_PROBLEM STATEMENT_. Give the data a second time, exactly and in full.

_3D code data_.
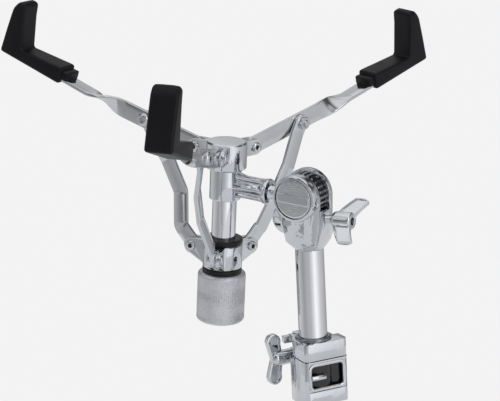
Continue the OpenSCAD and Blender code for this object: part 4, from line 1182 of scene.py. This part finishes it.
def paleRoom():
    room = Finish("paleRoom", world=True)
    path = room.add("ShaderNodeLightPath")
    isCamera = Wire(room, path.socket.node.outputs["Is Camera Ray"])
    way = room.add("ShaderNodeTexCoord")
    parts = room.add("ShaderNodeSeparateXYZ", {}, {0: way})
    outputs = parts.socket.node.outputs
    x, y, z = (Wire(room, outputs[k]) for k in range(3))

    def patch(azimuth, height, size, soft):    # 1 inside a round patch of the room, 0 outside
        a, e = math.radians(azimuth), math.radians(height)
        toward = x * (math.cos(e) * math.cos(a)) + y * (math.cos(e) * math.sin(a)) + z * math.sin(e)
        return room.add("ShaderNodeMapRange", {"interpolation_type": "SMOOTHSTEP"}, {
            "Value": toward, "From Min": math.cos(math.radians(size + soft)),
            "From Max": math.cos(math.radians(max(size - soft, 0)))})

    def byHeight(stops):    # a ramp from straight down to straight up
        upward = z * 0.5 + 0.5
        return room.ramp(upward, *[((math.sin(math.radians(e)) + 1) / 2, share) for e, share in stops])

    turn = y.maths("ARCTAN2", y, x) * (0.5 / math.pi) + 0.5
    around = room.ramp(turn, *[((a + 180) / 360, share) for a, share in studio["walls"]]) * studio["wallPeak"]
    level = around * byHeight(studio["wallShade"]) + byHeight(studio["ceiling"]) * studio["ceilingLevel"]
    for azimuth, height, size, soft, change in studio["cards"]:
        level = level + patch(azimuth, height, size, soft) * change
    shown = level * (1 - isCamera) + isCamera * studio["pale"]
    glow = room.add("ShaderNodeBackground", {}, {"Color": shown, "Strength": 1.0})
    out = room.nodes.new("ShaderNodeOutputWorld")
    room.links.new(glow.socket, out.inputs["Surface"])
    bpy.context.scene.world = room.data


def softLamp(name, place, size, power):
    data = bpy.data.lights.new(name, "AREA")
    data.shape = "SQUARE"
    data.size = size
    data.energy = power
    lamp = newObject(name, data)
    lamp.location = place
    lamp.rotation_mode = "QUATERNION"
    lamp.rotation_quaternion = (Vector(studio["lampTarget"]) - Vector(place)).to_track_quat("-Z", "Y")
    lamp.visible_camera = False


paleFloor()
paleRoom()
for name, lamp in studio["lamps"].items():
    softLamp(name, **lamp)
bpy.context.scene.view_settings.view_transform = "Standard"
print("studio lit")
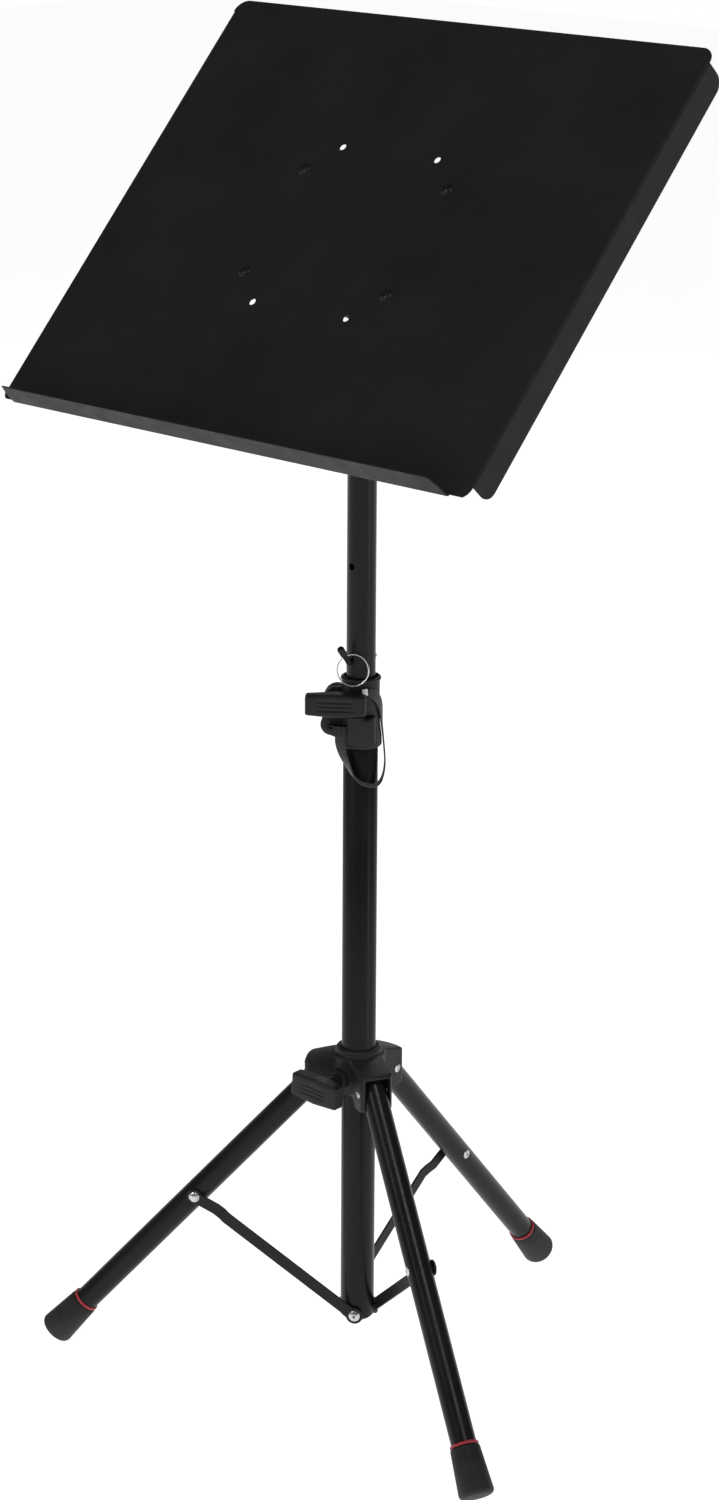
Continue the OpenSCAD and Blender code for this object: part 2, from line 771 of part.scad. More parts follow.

_WRITTEN SOLUTION_.
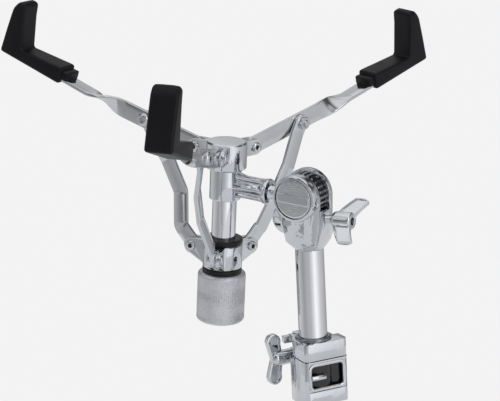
Continue the OpenSCAD and Blender code for this object: part 4, from line 1182 of scene.py. This part finishes it.
def paleRoom():
    room = Finish("paleRoom", world=True)
    path = room.add("ShaderNodeLightPath")
    isCamera = Wire(room, path.socket.node.outputs["Is Camera Ray"])
    way = room.add("ShaderNodeTexCoord")
    parts = room.add("ShaderNodeSeparateXYZ", {}, {0: way})
    outputs = parts.socket.node.outputs
    x, y, z = (Wire(room, outputs[k]) for k in range(3))

    def patch(azimuth, height, size, soft):    # 1 inside a round patch of the room, 0 outside
        a, e = math.radians(azimuth), math.radians(height)
        toward = x * (math.cos(e) * math.cos(a)) + y * (math.cos(e) * math.sin(a)) + z * math.sin(e)
        return room.add("ShaderNodeMapRange", {"interpolation_type": "SMOOTHSTEP"}, {
            "Value": toward, "From Min": math.cos(math.radians(size + soft)),
            "From Max": math.cos(math.radians(max(size - soft, 0)))})

    def byHeight(stops):    # a ramp from straight down to straight up
        upward = z * 0.5 + 0.5
        return room.ramp(upward, *[((math.sin(math.radians(e)) + 1) / 2, share) for e, share in stops])

    turn = y.maths("ARCTAN2", y, x) * (0.5 / math.pi) + 0.5
    around = room.ramp(turn, *[((a + 180) / 360, share) for a, share in studio["walls"]]) * studio["wallPeak"]
    level = around * byHeight(studio["wallShade"]) + byHeight(studio["ceiling"]) * studio["ceilingLevel"]
    for azimuth, height, size, soft, change in studio["cards"]:
        level = level + patch(azimuth, height, size, soft) * change
    shown = level * (1 - isCamera) + isCamera * studio["pale"]
    glow = room.add("ShaderNodeBackground", {}, {"Color": shown, "Strength": 1.0})
    out = room.nodes.new("ShaderNodeOutputWorld")
    room.links.new(glow.socket, out.inputs["Surface"])
    bpy.context.scene.world = room.data


def softLamp(name, place, size, power):
    data = bpy.data.lights.new(name, "AREA")
    data.shape = "SQUARE"
    data.size = size
    data.energy = power
    lamp = newObject(name, data)
    lamp.location = place
    lamp.rotation_mode = "QUATERNION"
    lamp.rotation_quaternion = (Vector(studio["lampTarget"]) - Vector(place)).to_track_quat("-Z", "Y")
    lamp.visible_camera = False


paleFloor()
paleRoom()
for name, lamp in studio["lamps"].items():
    softLamp(name, **lamp)
bpy.context.scene.view_settings.view_transform = "Standard"
print("studio lit")
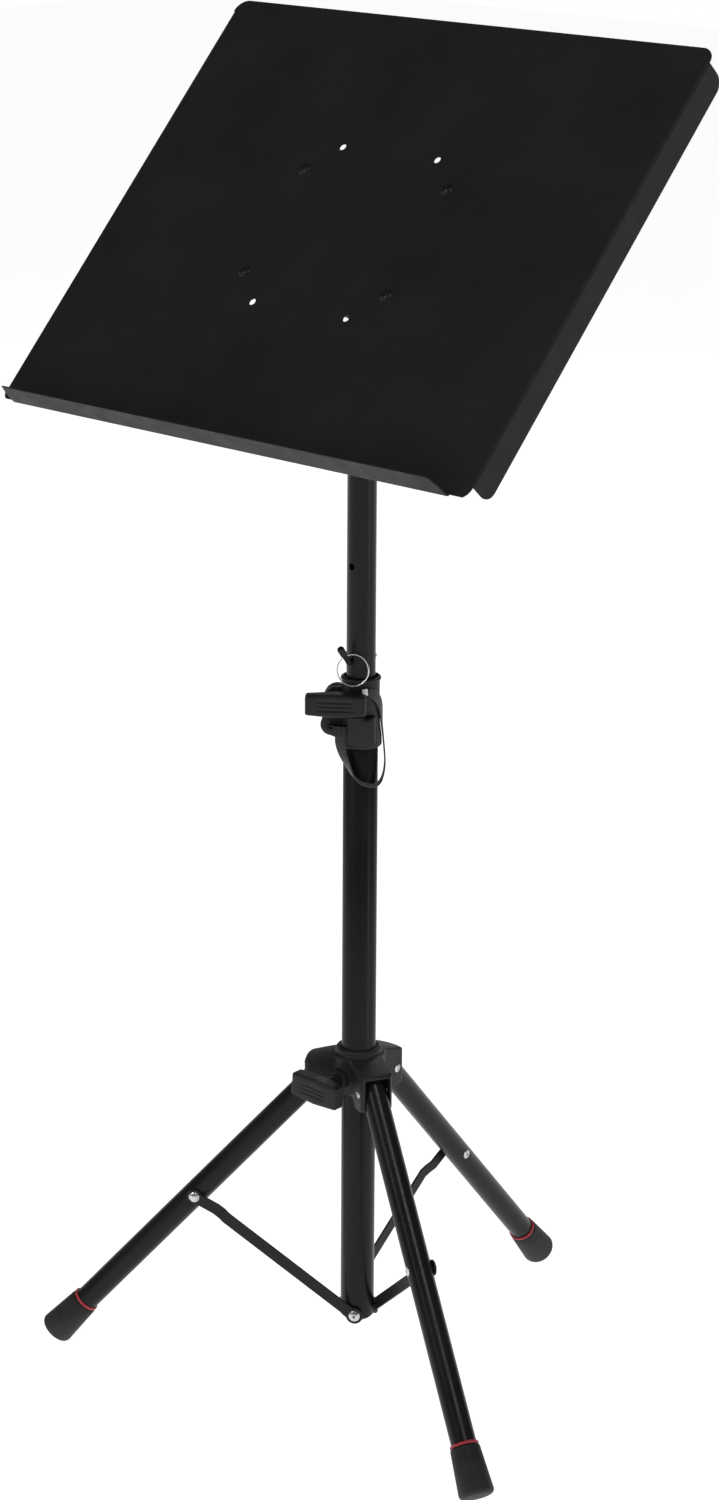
Continue the OpenSCAD and Blender code for this object: part 2, from line 771 of part.scad. More parts follow.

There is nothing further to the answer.